Sometimes, running an OS like Arch Linux is a real blessing. Other times, you’ll be wringing your hands, contemplating how much force it would take to break your computer monitor. Still others, you sit back in your chair, eyes glazed over from reading the Arch Wiki and countless guides on the web—your brain has decided to short-circuit. It’s not uncommon for me to experience a mixture of these emotions when learning something new, and getting Jekyll to work with Hyde (not trying to be funny) on Arch certainly fell into the “a bit of everything” category.
Getting Jekyll installed on Arch was pretty simple, as outlined in the Arch
Wiki. Just install the ruby
package, then run gem install jekyll
. Finally,
edit the $PATH
variable to include any gems you install with ruby:
PATH="$(ruby -e 'print Gem.user_dir')/bin:$PATH"
After that, you can run the jekyll
command without using the full path
(something like $HOME/.gem/ruby/$version/bin/jekyll
). Very simple.
I wasn’t exactly sure what to do after that, though. Where do I put the files
for the website? How do I run the jekyll serve
command? Turns out this is
quite simple as well. Grab the site files from your favorite theme, dump them
in a folder, then run jekyll serve
in that folder. Nice! Let’s grab that
Hyde theme and get that server running!
mkdir .site && cd .site
git clone https://github.com/poole/hyde.git
cd hyde
jekyll serve
This is where I encountered some problems.
Deprecation: You appear to have pagination turned on, but you haven’t included
the jekyll-paginate
gem. Ensure you have gems: [jekyll-paginate]
in your configuration file.
and
Since v3.0, permalinks for pages in subfolders must be relative to the site source directory, not the parent directory. Check http://jekyllrb.com/docs/upgrading/ for more info.

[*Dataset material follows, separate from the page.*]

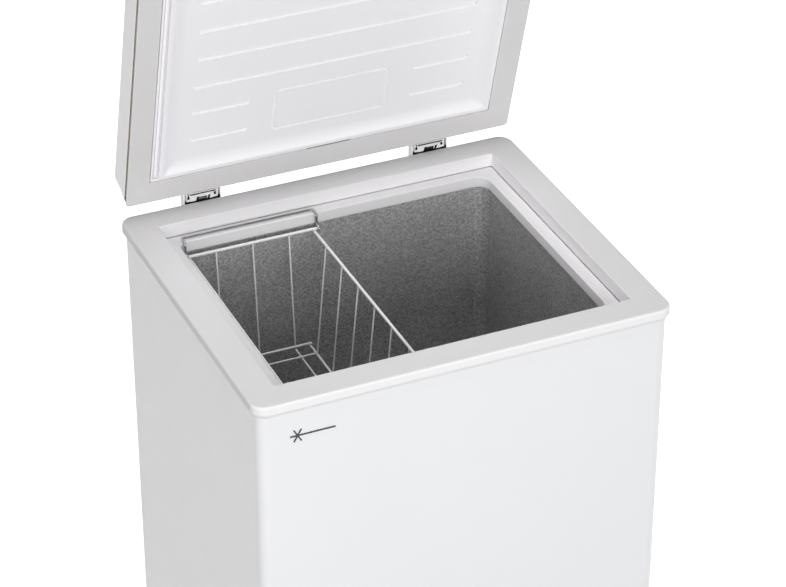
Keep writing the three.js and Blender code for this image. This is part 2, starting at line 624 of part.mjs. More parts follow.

It appears the Hyde theme I wanted to use wasn’t working. After a little research, I discovered the theme was outdated enough that a new version of Jekyll came out and deprecated a few of the config options that it tries to set. And of course Arch always has the latest and greatest of everything.
Note: Had I simply gone to the website the second error linked to, I would have found the answers I was looking for.
I went digging into the GitHub Issues and Pull Requests for the Hyde repository thinking I’d find an answer there. I eventually did find the fixes I needed, which were quite trivial.
The first error is because Jekyll v3 no longer handles paginating pages (the older/newer links you see that the bottom of this page) on its own. That functionality got split out into its own plugin, which needed to be downloaded and installed, then activated in the config file.
gem install jekyll-paginate
then, in _config.yml
:
gems: [jekyll-paginate]
The second error is because relative permalink support was removed entirely. So, we can just get rid of this line while we’re at it:
relative permalinks: true
Okay! Let’s get this sucker up and running! jekyll-serve
:
Liquid Exception: Liquid syntax error: Unknown tag ‘gist’ in [$HOME]/…
Liquid Exception: Liquid syntax error: Unknown tag ‘gist’ in _layouts/…
Hmm. What’s gist? Maybe I can do gem install gist
?
Fetching: gist-4.5.0.gem (100%)
Successfully installed gist-4.5.0
Parsing documentation for gist-4.5.0
Installing ri documentation for gist-4.5.0
Done installing documentation for gist after 0 seconds
1 gem installed
Sweet! Gotta add that to the gems:
gems: [jekyll-paginate, gist]
Surely it’ll work now! jekyll serve
:
Liquid Exception: Liquid syntax error: Unknown tag ‘gist’ in [$HOME]/… Liquid Exception: Liquid syntax error: Unknown tag ‘gist’ in _layouts/…
Hrm. After some more searching, it turns out the syntax for that gem isn’t just
gist
, it’s jekyll-gist
. So back to _config.yml
:
gems: [jekyll-paginate, jekyll-gist]
jekyll-serve
…
Server running... press ctrl-c to stop.
Gangbusters! It’s working! All in all, it only took about 10 hours of my time. Of course, if I had just looked here, I would have found the solutions a LOT faster (and you wouldn’t have had to read my blog post).